(Records that describe objects)
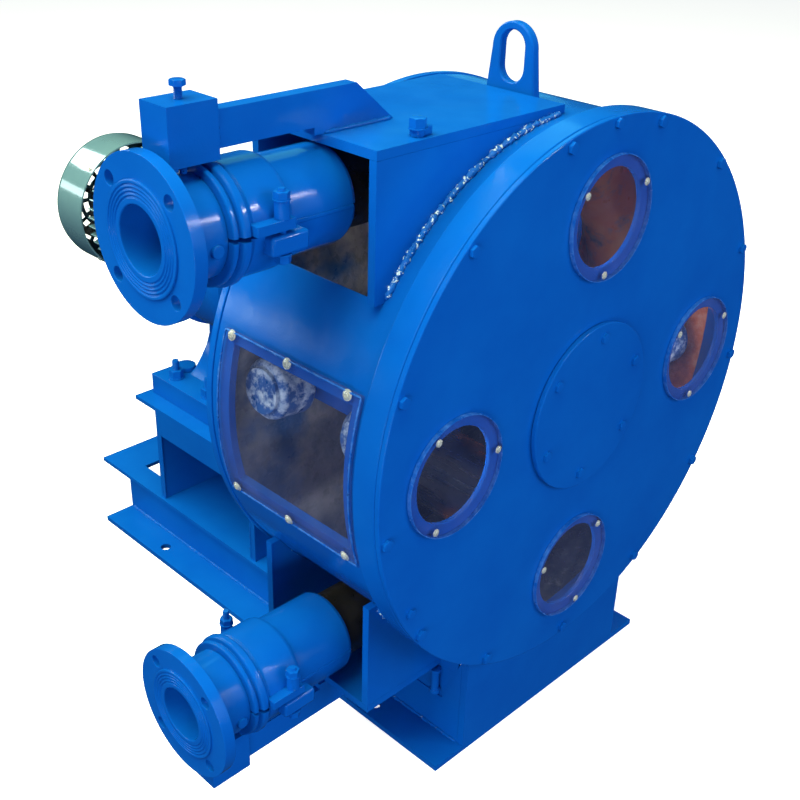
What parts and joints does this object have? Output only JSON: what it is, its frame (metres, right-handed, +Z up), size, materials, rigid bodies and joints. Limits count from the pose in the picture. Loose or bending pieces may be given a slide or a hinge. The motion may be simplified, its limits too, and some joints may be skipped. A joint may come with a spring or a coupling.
{
  "type": "peristaltic hose pump",
  "caption": "Peristaltic hose pump: round drum with see-through covers, two flanged ports, lifting eye and in-line gear motor on a welded skid.",
  "frame": {"origin": "on the floor, at the middle of the underside of the skid's front support plate", "axes": "+X to the right seen from the front cover (the ports face -X), +Y back along the rotor shaft from the front cover to the motor, +Z up"},
  "size_m": [1.028, 1.2843, 1.084],
  "materials": {
    "blue_paint": "glossy enamel over welded steel and castings",
    "teal_paint": "glossy motor enamel",
    "bright_steel": "turned and ground steel",
    "cast_rollers": "as cast, wet with lubricant",
    "hose_rubber": "smooth natural rubber, lightly greased",
    "clear_panel": "clear acrylic, polished",
    "fan_plastic": "moulded plastic"
  },
  "bodies": {
    "pump_frame": {"front_cover": "blue_paint", "hub_cover": "blue_paint", "front_ring": "blue_paint", "drum_shell": "blue_paint", "back_plate": "blue_paint", "lifting_eye": "blue_paint", "upper_box_front_plate": "blue_paint", "upper_box_back_plate": "blue_paint", "upper_box_cap_plate": "blue_paint", "upper_reaction_arm": "blue_paint", "upper_port_flange": "blue_paint", "upper_clamp_outer_half": "blue_paint", "upper_clamp_inner_half": "blue_paint", "lower_box_front_plate": "blue_paint", "lower_box_back_plate": "blue_paint", "lower_box_cap_plate": "blue_paint", "lower_reaction_arm": "blue_paint", "lower_port_flange": "blue_paint", "lower_clamp_outer_half": "blue_paint", "lower_clamp_inner_half": "blue_paint", "left_foot_rail": "blue_paint", "right_foot_rail": "blue_paint", "front_support_plate": "blue_paint", "rear_saddle_plate": "blue_paint", "deck_plate": "blue_paint", "pedestal_front_plate": "blue_paint", "pedestal_back_plate": "blue_paint", "bearing_seat": "blue_paint", "bearing_housing": "blue_paint", "gear_table": "blue_paint", "table_rear_leg": "blue_paint", "gearbox_nose": "blue_paint", "gearbox_housing": "blue_paint", "motor_body": "teal_paint", "fan_cowl": "teal_paint", "terminal_box": "teal_paint", "top_window": "clear_panel", "right_window": "clear_panel", "bottom_window": "clear_panel", "left_window": "clear_panel", "side_window": "clear_panel", "pump_hose": "hose_rubber", "rotor_bearing": "bright_steel"},
    "rotor": {"rotor_frame": "blue_paint", "press_roller_axle_a": "bright_steel", "press_roller_axle_b": "bright_steel", "rotor_shaft": "bright_steel", "shaft_coupling": "cast_rollers", "output_shaft": "bright_steel"},
    "press_roller_a": {"press_roller_a": "bright_steel"},
    "press_roller_b": {"press_roller_b": "bright_steel"},
    "guide_roller_a_front": {"guide_roller_a_front": "cast_rollers"},
    "guide_roller_a_back": {"guide_roller_a_back": "cast_rollers"},
    "guide_roller_b_front": {"guide_roller_b_front": "cast_rollers"},
    "guide_roller_b_back": {"guide_roller_b_back": "cast_rollers"},
    "upper_jack": {"upper_jack_bolt": "blue_paint"},
    "lower_jack": {"lower_jack_bolt": "blue_paint"},
    "motor_rotor": {"motor_shaft": "bright_steel", "cooling_fan": "fan_plastic"},
    "cycloid": {"cycloid_disc": "bright_steel"}
  },
  "joints": [
    {"name": "rotor_spin", "type": "hinge", "parent": "pump_frame", "child": "rotor", "pos_m": [0, 0.166, 0.569], "axis": [0, 1, 0], "continuous": true},
    {"name": "press_roller_a_spin", "type": "hinge", "parent": "rotor", "child": "press_roller_a", "pos_m": [0.02157, 0.166, 0.78895], "axis": [0, 1, 0], "continuous": true},
    {"name": "press_roller_b_spin", "type": "hinge", "parent": "rotor", "child": "press_roller_b", "pos_m": [-0.02157, 0.166, 0.34906], "axis": [0, 1, 0], "continuous": true},
    {"name": "guide_roller_a_front_spin", "type": "hinge", "parent": "rotor", "child": "guide_roller_a_front", "pos_m": [-0.33141, 0.066, 0.6015], "axis": [-0.9952, 0, 0.0976], "continuous": true},
    {"name": "guide_roller_a_back_spin", "type": "hinge", "parent": "rotor", "child": "guide_roller_a_back", "pos_m": [-0.33141, 0.266, 0.6015], "axis": [-0.9952, 0, 0.0976], "continuous": true},
    {"name": "guide_roller_b_front_spin", "type": "hinge", "parent": "rotor", "child": "guide_roller_b_front", "pos_m": [0.33141, 0.066, 0.53651], "axis": [0.9952, 0, -0.0976], "continuous": true},
    {"name": "guide_roller_b_back_spin", "type": "hinge", "parent": "rotor", "child": "guide_roller_b_back", "pos_m": [0.33141, 0.266, 0.53651], "axis": [0.9952, 0, -0.0976], "continuous": true},
    {"name": "motor_spin", "type": "hinge", "parent": "pump_frame", "child": "motor_rotor", "pos_m": [0, 0.969, 0.569], "axis": [0, 1, 0], "continuous": true},
    {"name": "cycloid_spin", "type": "hinge", "parent": "motor_rotor", "child": "cycloid", "pos_m": [0.003, 0.742, 0.569], "axis": [0, 1, 0], "continuous": true},
    {"name": "upper_jack_slide", "type": "slide", "parent": "pump_frame", "child": "upper_jack", "axis": [0, 0, 1], "range_m": [0, 0.012]},
    {"name": "lower_jack_slide", "type": "slide", "parent": "pump_frame", "child": "lower_jack", "axis": [0, 0, -1], "range_m": [0, 0.012]}
  ],
  "couplings": [
    {"joint": "press_roller_a_spin", "follows": "rotor_spin", "ratio": -4.1571},
    {"joint": "press_roller_b_spin", "follows": "rotor_spin", "ratio": -4.1571},
    {"joint": "guide_roller_a_front_spin", "follows": "rotor_spin", "ratio": 7.4},
    {"joint": "guide_roller_a_back_spin", "follows": "rotor_spin", "ratio": -7.4},
    {"joint": "guide_roller_b_front_spin", "follows": "rotor_spin", "ratio": 7.4},
    {"joint": "guide_roller_b_back_spin", "follows": "rotor_spin", "ratio": -7.4},
    {"joint": "motor_spin", "follows": "rotor_spin", "ratio": -35},
    {"joint": "cycloid_spin", "follows": "rotor_spin", "ratio": 36}
  ]
}
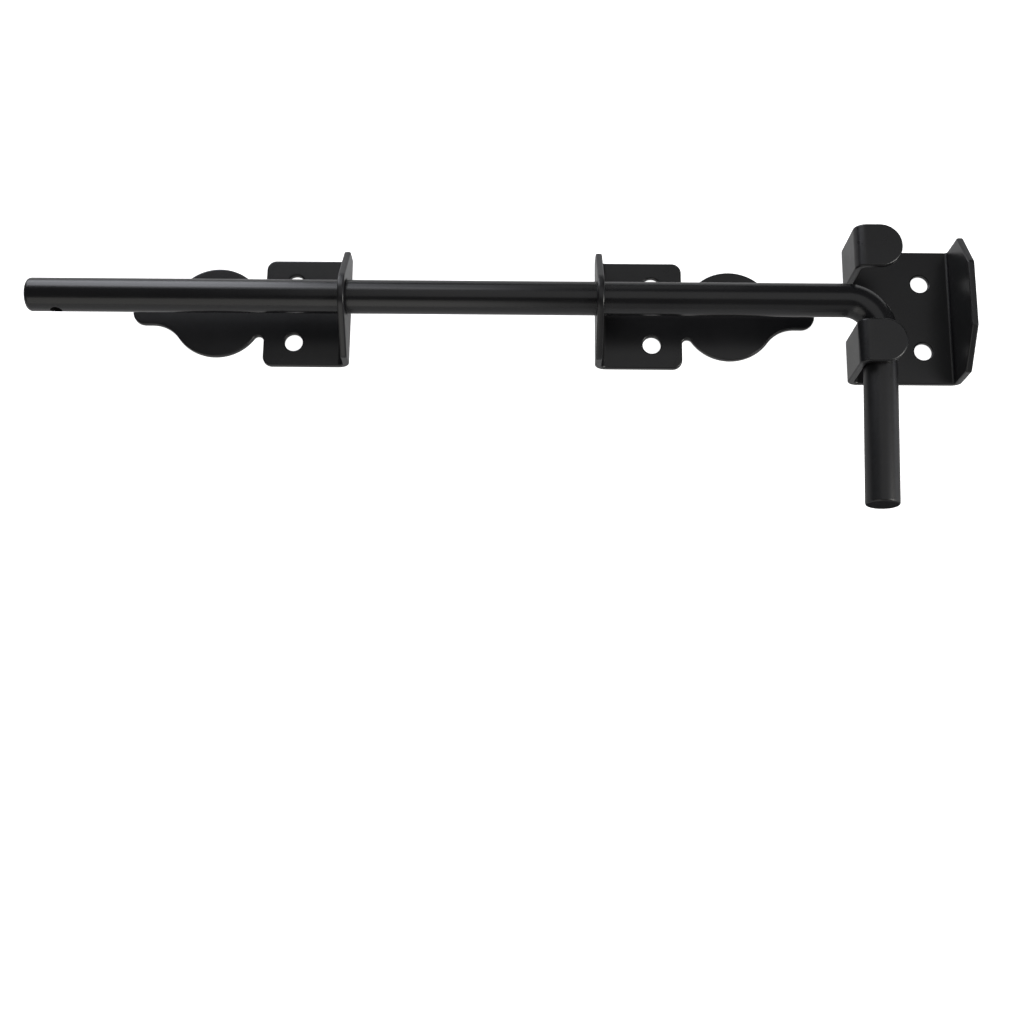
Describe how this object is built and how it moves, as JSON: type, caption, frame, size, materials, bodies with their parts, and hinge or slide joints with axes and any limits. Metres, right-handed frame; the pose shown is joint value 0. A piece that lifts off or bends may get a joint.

■ Exercise task: Extract every entry above as it appears.

■ Solution:
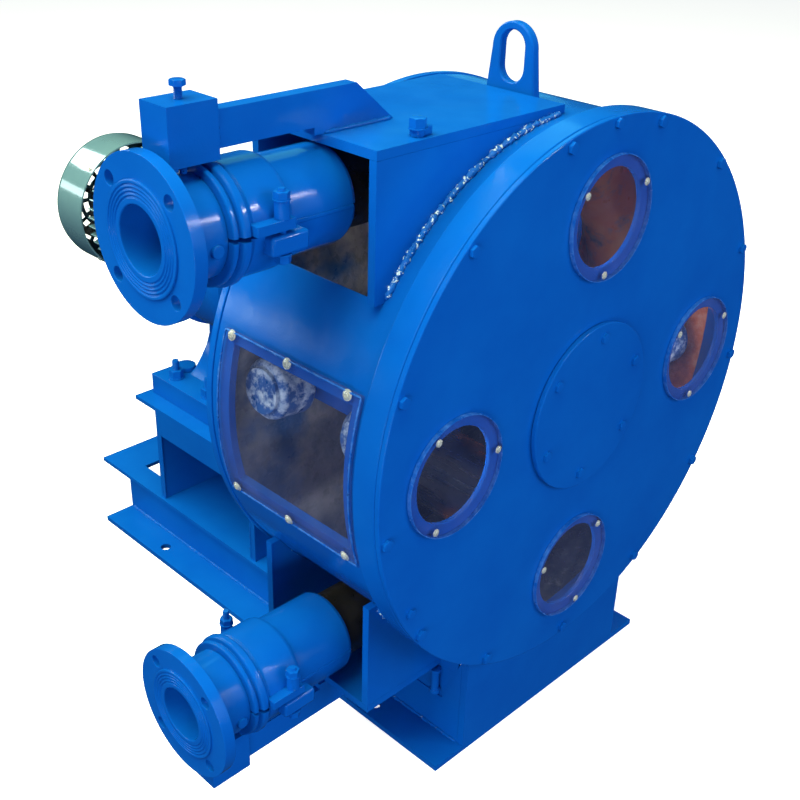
What parts and joints does this object have? Output only JSON: what it is, its frame (metres, right-handed, +Z up), size, materials, rigid bodies and joints. Limits count from the pose in the picture. Loose or bending pieces may be given a slide or a hinge. The motion may be simplified, its limits too, and some joints may be skipped. A joint may come with a spring or a coupling.
{
  "type": "peristaltic hose pump",
  "caption": "Peristaltic hose pump: round drum with see-through covers, two flanged ports, lifting eye and in-line gear motor on a welded skid.",
  "frame": {"origin": "on the floor, at the middle of the underside of the skid's front support plate", "axes": "+X to the right seen from the front cover (the ports face -X), +Y back along the rotor shaft from the front cover to the motor, +Z up"},
  "size_m": [1.028, 1.2843, 1.084],
  "materials": {
    "blue_paint": "glossy enamel over welded steel and castings",
    "teal_paint": "glossy motor enamel",
    "bright_steel": "turned and ground steel",
    "cast_rollers": "as cast, wet with lubricant",
    "hose_rubber": "smooth natural rubber, lightly greased",
    "clear_panel": "clear acrylic, polished",
    "fan_plastic": "moulded plastic"
  },
  "bodies": {
    "pump_frame": {"front_cover": "blue_paint", "hub_cover": "blue_paint", "front_ring": "blue_paint", "drum_shell": "blue_paint", "back_plate": "blue_paint", "lifting_eye": "blue_paint", "upper_box_front_plate": "blue_paint", "upper_box_back_plate": "blue_paint", "upper_box_cap_plate": "blue_paint", "upper_reaction_arm": "blue_paint", "upper_port_flange": "blue_paint", "upper_clamp_outer_half": "blue_paint", "upper_clamp_inner_half": "blue_paint", "lower_box_front_plate": "blue_paint", "lower_box_back_plate": "blue_paint", "lower_box_cap_plate": "blue_paint", "lower_reaction_arm": "blue_paint", "lower_port_flange": "blue_paint", "lower_clamp_outer_half": "blue_paint", "lower_clamp_inner_half": "blue_paint", "left_foot_rail": "blue_paint", "right_foot_rail": "blue_paint", "front_support_plate": "blue_paint", "rear_saddle_plate": "blue_paint", "deck_plate": "blue_paint", "pedestal_front_plate": "blue_paint", "pedestal_back_plate": "blue_paint", "bearing_seat": "blue_paint", "bearing_housing": "blue_paint", "gear_table": "blue_paint", "table_rear_leg": "blue_paint", "gearbox_nose": "blue_paint", "gearbox_housing": "blue_paint", "motor_body": "teal_paint", "fan_cowl": "teal_paint", "terminal_box": "teal_paint", "top_window": "clear_panel", "right_window": "clear_panel", "bottom_window": "clear_panel", "left_window": "clear_panel", "side_window": "clear_panel", "pump_hose": "hose_rubber", "rotor_bearing": "bright_steel"},
    "rotor": {"rotor_frame": "blue_paint", "press_roller_axle_a": "bright_steel", "press_roller_axle_b": "bright_steel", "rotor_shaft": "bright_steel", "shaft_coupling": "cast_rollers", "output_shaft": "bright_steel"},
    "press_roller_a": {"press_roller_a": "bright_steel"},
    "press_roller_b": {"press_roller_b": "bright_steel"},
    "guide_roller_a_front": {"guide_roller_a_front": "cast_rollers"},
    "guide_roller_a_back": {"guide_roller_a_back": "cast_rollers"},
    "guide_roller_b_front": {"guide_roller_b_front": "cast_rollers"},
    "guide_roller_b_back": {"guide_roller_b_back": "cast_rollers"},
    "upper_jack": {"upper_jack_bolt": "blue_paint"},
    "lower_jack": {"lower_jack_bolt": "blue_paint"},
    "motor_rotor": {"motor_shaft": "bright_steel", "cooling_fan": "fan_plastic"},
    "cycloid": {"cycloid_disc": "bright_steel"}
  },
  "joints": [
    {"name": "rotor_spin", "type": "hinge", "parent": "pump_frame", "child": "rotor", "pos_m": [0, 0.166, 0.569], "axis": [0, 1, 0], "continuous": true},
    {"name": "press_roller_a_spin", "type": "hinge", "parent": "rotor", "child": "press_roller_a", "pos_m": [0.02157, 0.166, 0.78895], "axis": [0, 1, 0], "continuous": true},
    {"name": "press_roller_b_spin", "type": "hinge", "parent": "rotor", "child": "press_roller_b", "pos_m": [-0.02157, 0.166, 0.34906], "axis": [0, 1, 0], "continuous": true},
    {"name": "guide_roller_a_front_spin", "type": "hinge", "parent": "rotor", "child": "guide_roller_a_front", "pos_m": [-0.33141, 0.066, 0.6015], "axis": [-0.9952, 0, 0.0976], "continuous": true},
    {"name": "guide_roller_a_back_spin", "type": "hinge", "parent": "rotor", "child": "guide_roller_a_back", "pos_m": [-0.33141, 0.266, 0.6015], "axis": [-0.9952, 0, 0.0976], "continuous": true},
    {"name": "guide_roller_b_front_spin", "type": "hinge", "parent": "rotor", "child": "guide_roller_b_front", "pos_m": [0.33141, 0.066, 0.53651], "axis": [0.9952, 0, -0.0976], "continuous": true},
    {"name": "guide_roller_b_back_spin", "type": "hinge", "parent": "rotor", "child": "guide_roller_b_back", "pos_m": [0.33141, 0.266, 0.53651], "axis": [0.9952, 0, -0.0976], "continuous": true},
    {"name": "motor_spin", "type": "hinge", "parent": "pump_frame", "child": "motor_rotor", "pos_m": [0, 0.969, 0.569], "axis": [0, 1, 0], "continuous": true},
    {"name": "cycloid_spin", "type": "hinge", "parent": "motor_rotor", "child": "cycloid", "pos_m": [0.003, 0.742, 0.569], "axis": [0, 1, 0], "continuous": true},
    {"name": "upper_jack_slide", "type": "slide", "parent": "pump_frame", "child": "upper_jack", "axis": [0, 0, 1], "range_m": [0, 0.012]},
    {"name": "lower_jack_slide", "type": "slide", "parent": "pump_frame", "child": "lower_jack", "axis": [0, 0, -1], "range_m": [0, 0.012]}
  ],
  "couplings": [
    {"joint": "press_roller_a_spin", "follows": "rotor_spin", "ratio": -4.1571},
    {"joint": "press_roller_b_spin", "follows": "rotor_spin", "ratio": -4.1571},
    {"joint": "guide_roller_a_front_spin", "follows": "rotor_spin", "ratio": 7.4},
    {"joint": "guide_roller_a_back_spin", "follows": "rotor_spin", "ratio": -7.4},
    {"joint": "guide_roller_b_front_spin", "follows": "rotor_spin", "ratio": 7.4},
    {"joint": "guide_roller_b_back_spin", "follows": "rotor_spin", "ratio": -7.4},
    {"joint": "motor_spin", "follows": "rotor_spin", "ratio": -35},
    {"joint": "cycloid_spin", "follows": "rotor_spin", "ratio": 36}
  ]
}
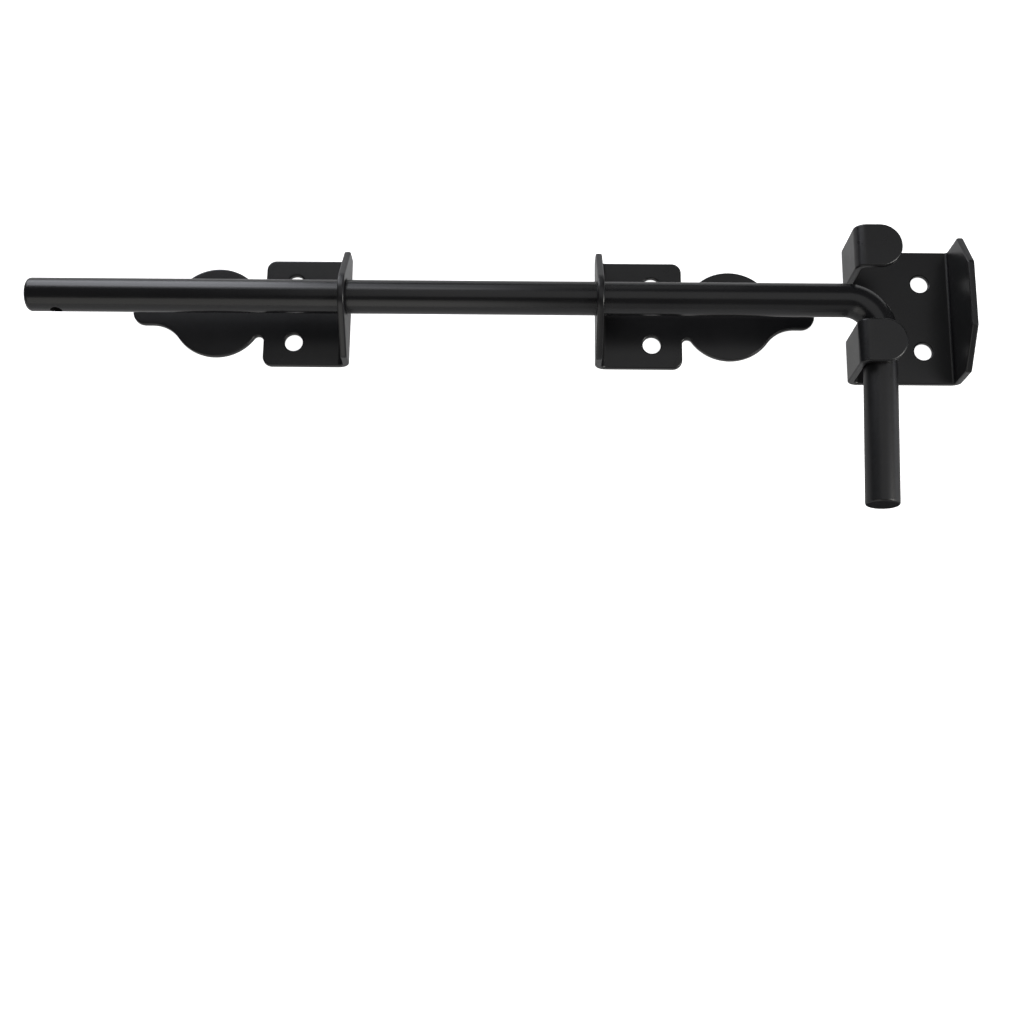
Describe how this object is built and how it moves, as JSON: type, caption, frame, size, materials, bodies with their parts, and hinge or slide joints with axes and any limits. Metres, right-handed frame; the pose shown is joint value 0. A piece that lifts off or bends may get a joint.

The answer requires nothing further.